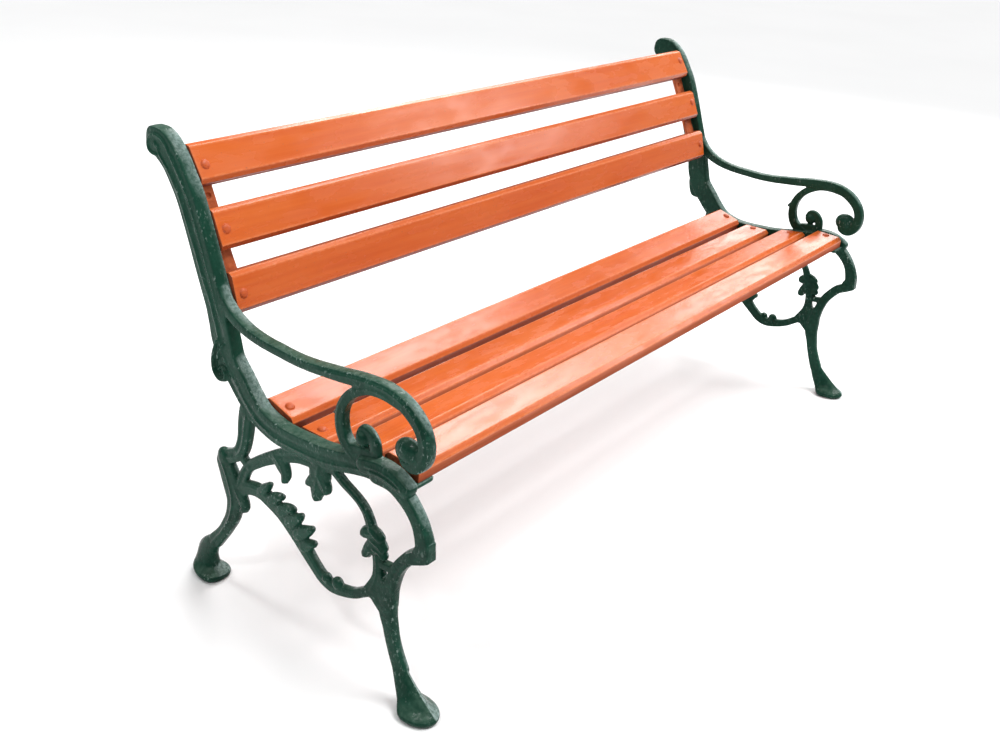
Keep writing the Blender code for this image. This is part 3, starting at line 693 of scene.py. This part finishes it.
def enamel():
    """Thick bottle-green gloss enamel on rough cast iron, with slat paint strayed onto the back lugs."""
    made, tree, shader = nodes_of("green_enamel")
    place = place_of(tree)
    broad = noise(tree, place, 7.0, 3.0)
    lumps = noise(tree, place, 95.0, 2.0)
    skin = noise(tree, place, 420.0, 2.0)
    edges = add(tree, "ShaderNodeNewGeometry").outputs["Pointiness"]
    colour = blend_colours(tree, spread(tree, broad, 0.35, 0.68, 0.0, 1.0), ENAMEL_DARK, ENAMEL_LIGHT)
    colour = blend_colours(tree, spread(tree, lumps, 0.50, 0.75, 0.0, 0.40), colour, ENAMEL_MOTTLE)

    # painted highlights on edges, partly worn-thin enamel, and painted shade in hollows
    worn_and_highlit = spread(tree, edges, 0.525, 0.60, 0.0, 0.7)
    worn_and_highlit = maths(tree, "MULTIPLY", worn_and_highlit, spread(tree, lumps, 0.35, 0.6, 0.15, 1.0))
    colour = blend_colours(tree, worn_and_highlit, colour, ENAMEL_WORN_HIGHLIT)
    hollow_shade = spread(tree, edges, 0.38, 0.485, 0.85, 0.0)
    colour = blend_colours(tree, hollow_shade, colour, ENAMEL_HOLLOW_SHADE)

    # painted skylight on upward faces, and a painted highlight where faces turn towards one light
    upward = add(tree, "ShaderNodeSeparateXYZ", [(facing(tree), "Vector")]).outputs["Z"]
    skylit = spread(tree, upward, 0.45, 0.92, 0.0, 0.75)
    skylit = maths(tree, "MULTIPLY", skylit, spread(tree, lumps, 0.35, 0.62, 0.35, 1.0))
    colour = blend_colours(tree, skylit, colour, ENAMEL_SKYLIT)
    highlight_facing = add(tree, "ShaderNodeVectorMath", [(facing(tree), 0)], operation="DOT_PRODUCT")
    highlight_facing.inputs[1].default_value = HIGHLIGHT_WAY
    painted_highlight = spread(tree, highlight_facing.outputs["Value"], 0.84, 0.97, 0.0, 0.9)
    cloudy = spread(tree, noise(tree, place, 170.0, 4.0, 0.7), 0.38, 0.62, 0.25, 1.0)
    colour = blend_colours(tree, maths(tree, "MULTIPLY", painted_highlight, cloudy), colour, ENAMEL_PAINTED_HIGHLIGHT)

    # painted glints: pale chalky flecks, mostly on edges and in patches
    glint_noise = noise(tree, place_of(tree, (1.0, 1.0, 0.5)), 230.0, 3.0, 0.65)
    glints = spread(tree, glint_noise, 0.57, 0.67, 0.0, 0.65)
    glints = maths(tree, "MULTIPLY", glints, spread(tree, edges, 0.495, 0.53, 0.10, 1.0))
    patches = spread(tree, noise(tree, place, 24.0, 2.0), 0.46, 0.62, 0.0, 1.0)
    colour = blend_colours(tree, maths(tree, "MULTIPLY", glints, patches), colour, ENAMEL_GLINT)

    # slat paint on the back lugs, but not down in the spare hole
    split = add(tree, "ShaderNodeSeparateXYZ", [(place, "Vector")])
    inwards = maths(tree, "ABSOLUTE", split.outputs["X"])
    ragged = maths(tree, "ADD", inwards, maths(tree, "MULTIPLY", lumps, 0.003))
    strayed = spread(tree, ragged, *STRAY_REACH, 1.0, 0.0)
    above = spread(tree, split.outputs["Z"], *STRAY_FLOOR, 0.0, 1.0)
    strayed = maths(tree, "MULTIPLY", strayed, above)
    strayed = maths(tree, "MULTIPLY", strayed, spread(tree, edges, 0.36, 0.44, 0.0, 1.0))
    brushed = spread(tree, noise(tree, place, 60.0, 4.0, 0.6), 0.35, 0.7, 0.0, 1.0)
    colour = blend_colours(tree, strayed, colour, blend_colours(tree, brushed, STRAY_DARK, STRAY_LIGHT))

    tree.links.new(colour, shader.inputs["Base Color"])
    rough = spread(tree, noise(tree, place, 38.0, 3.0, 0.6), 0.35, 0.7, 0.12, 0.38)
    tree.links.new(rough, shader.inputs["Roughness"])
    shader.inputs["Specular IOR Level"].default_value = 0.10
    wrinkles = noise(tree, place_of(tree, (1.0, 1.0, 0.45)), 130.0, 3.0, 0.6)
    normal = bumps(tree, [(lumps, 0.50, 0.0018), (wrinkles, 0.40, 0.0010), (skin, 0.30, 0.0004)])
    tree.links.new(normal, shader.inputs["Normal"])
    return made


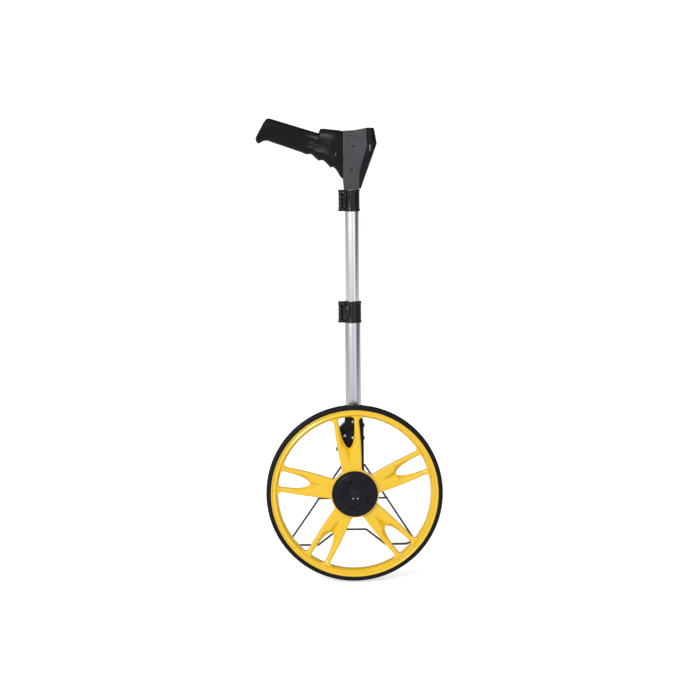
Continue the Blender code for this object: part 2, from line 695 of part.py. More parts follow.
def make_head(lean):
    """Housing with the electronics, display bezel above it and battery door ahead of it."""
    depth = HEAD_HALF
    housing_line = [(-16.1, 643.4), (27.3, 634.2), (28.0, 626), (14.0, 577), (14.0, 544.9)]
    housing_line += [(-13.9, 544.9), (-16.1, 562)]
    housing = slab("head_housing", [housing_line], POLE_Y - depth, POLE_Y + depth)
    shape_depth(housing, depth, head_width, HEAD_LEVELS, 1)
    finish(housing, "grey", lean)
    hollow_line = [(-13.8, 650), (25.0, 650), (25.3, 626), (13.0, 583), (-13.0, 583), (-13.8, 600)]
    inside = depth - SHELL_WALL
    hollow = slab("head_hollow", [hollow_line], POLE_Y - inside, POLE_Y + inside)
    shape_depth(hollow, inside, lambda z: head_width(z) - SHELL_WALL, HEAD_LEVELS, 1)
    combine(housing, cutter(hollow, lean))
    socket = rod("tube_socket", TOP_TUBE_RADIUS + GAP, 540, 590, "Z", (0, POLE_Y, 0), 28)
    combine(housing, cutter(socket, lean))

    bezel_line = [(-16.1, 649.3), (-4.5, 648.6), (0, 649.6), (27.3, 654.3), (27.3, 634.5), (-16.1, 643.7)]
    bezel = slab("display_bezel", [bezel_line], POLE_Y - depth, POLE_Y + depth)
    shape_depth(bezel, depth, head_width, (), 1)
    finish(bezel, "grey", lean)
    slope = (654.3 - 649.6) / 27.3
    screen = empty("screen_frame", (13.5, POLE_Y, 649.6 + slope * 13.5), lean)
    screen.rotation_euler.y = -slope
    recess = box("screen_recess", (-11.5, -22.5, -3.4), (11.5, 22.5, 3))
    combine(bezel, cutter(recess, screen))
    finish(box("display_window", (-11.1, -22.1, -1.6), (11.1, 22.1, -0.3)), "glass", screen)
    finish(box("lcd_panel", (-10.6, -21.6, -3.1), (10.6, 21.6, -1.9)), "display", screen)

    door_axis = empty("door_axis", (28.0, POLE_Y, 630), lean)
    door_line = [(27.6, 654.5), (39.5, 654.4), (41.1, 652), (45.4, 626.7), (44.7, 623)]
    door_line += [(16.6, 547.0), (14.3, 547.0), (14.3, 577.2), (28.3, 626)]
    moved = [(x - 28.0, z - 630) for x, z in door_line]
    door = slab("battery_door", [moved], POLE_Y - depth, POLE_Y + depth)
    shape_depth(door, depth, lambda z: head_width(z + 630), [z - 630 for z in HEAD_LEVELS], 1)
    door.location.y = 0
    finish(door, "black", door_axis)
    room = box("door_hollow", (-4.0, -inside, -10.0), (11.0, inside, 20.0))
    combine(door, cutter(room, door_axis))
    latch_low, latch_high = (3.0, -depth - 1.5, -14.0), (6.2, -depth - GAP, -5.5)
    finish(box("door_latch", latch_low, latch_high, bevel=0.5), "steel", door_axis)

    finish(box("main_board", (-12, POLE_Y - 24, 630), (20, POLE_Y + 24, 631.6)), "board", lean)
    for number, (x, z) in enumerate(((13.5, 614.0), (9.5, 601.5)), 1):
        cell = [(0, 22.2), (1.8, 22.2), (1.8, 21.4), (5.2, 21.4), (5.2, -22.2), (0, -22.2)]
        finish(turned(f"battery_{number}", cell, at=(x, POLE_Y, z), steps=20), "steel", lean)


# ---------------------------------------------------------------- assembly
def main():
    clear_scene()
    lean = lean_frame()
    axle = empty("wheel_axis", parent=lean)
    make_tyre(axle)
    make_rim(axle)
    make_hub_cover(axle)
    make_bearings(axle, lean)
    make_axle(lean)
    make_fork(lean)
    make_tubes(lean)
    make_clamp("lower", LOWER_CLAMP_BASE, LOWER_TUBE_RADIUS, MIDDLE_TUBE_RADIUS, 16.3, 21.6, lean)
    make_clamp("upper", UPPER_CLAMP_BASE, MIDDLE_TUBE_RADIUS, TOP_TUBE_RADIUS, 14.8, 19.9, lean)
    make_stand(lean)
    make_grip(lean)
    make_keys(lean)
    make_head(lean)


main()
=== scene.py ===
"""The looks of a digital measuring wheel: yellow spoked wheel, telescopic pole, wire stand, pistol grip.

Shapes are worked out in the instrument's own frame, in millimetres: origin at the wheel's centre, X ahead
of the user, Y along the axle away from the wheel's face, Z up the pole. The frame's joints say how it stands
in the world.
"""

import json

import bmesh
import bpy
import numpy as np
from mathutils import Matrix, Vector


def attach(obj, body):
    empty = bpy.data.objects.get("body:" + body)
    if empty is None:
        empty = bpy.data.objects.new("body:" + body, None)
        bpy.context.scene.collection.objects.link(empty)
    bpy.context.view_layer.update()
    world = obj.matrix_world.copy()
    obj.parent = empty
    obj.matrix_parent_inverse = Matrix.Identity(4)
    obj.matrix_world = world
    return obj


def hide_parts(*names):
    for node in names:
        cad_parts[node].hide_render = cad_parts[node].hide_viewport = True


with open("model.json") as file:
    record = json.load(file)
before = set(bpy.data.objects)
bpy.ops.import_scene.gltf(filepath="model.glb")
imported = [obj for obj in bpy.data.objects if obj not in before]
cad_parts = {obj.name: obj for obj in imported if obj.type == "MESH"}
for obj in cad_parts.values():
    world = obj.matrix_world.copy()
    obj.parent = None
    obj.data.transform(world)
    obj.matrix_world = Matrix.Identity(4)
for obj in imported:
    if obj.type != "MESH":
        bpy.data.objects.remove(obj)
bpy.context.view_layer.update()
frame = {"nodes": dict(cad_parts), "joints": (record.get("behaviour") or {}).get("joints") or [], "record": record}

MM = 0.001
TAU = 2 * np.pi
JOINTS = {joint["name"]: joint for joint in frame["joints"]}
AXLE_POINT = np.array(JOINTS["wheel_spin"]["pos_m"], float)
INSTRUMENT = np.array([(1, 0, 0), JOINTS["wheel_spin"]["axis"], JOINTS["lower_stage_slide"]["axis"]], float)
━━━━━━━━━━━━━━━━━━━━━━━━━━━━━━
### What this task involves
From the line that contains "630), (20, POLE_Y" through the line that contains "before = set(bpy.data.objects)", reproduce every line exactly, both end lines included.

### Expected output
    finish(box("main_board", (-12, POLE_Y - 24, 630), (20, POLE_Y + 24, 631.6)), "board", lean)
    for number, (x, z) in enumerate(((13.5, 614.0), (9.5, 601.5)), 1):
        cell = [(0, 22.2), (1.8, 22.2), (1.8, 21.4), (5.2, 21.4), (5.2, -22.2), (0, -22.2)]
        finish(turned(f"battery_{number}", cell, at=(x, POLE_Y, z), steps=20), "steel", lean)


# ---------------------------------------------------------------- assembly
def main():
    clear_scene()
    lean = lean_frame()
    axle = empty("wheel_axis", parent=lean)
    make_tyre(axle)
    make_rim(axle)
    make_hub_cover(axle)
    make_bearings(axle, lean)
    make_axle(lean)
    make_fork(lean)
    make_tubes(lean)
    make_clamp("lower", LOWER_CLAMP_BASE, LOWER_TUBE_RADIUS, MIDDLE_TUBE_RADIUS, 16.3, 21.6, lean)
    make_clamp("upper", UPPER_CLAMP_BASE, MIDDLE_TUBE_RADIUS, TOP_TUBE_RADIUS, 14.8, 19.9, lean)
    make_stand(lean)
    make_grip(lean)
    make_keys(lean)
    make_head(lean)


main()
=== scene.py ===
"""The looks of a digital measuring wheel: yellow spoked wheel, telescopic pole, wire stand, pistol grip.

Shapes are worked out in the instrument's own frame, in millimetres: origin at the wheel's centre, X ahead
of the user, Y along the axle away from the wheel's face, Z up the pole. The frame's joints say how it stands
in the world.
"""

import json

import bmesh
import bpy
import numpy as np
from mathutils import Matrix, Vector


def attach(obj, body):
    empty = bpy.data.objects.get("body:" + body)
    if empty is None:
        empty = bpy.data.objects.new("body:" + body, None)
        bpy.context.scene.collection.objects.link(empty)
    bpy.context.view_layer.update()
    world = obj.matrix_world.copy()
    obj.parent = empty
    obj.matrix_parent_inverse = Matrix.Identity(4)
    obj.matrix_world = world
    return obj


def hide_parts(*names):
    for node in names:
        cad_parts[node].hide_render = cad_parts[node].hide_viewport = True


with open("model.json") as file:
    record = json.load(file)
before = set(bpy.data.objects)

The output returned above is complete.